Even if the RFQ stated that a letter of commitment was required for each key personnel, I can't find any law that states that letters of commitment are legally binding between the employer and employee (the employee can just sign a letter of commitment without thinking and then not follow through after award), so even if the solicitation requires a letter of commitment, shouldn't the agency still clarify with the apparent awardee that their key personnel are available?

And if a letter of commitment is not legally binding, what is the point of a letter of commitment anyways? I mean the only thing I can think of is that it may prevent offerors from proposing key personnel without that key person's consent.

So, the way I see it is that there are only 2 answers that the apparent awardee must give in response to the agency’s request for clarification (which the agency sends right before making award) in order for award to be proper:

1) Yes, KeyPerson is still available and willing to start work upon award; or

2) KeyPerson is saying they are on the fence and might resign but maybe not, we are in communication with them. (But how will the Government have proof of this?)

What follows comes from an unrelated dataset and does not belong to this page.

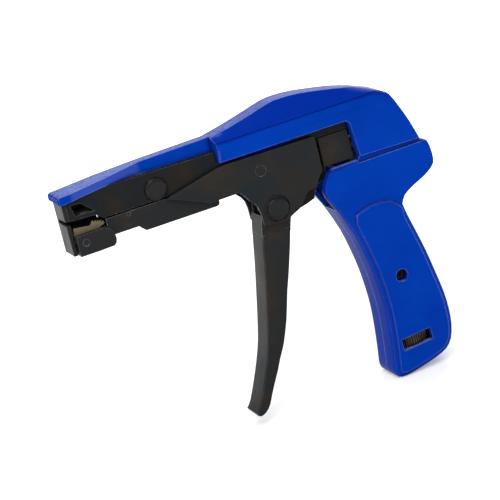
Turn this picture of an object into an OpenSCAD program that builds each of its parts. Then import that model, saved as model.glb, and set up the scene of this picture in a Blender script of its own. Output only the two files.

… If the apparent awardee responds with something like any of these then award will not be proper:

1) We can’t reach KeyPerson, they are not answering their phone and responding to email; or

2) KeyPerson left our company five days ago and is not available anymore; or

3) Apparent awardee doesn’t respond at all.

Even if GAO (unlike COFC) says that offerors are required to notify the agency even after proposals are submitted but before award of key personnel unavailability, offerors may not comply with this GAO “rule”, so the agency should just send a quick email to clarify key personnel availability just in case.

Has anyone here sent such a clarification before? If so, how did that work out for you?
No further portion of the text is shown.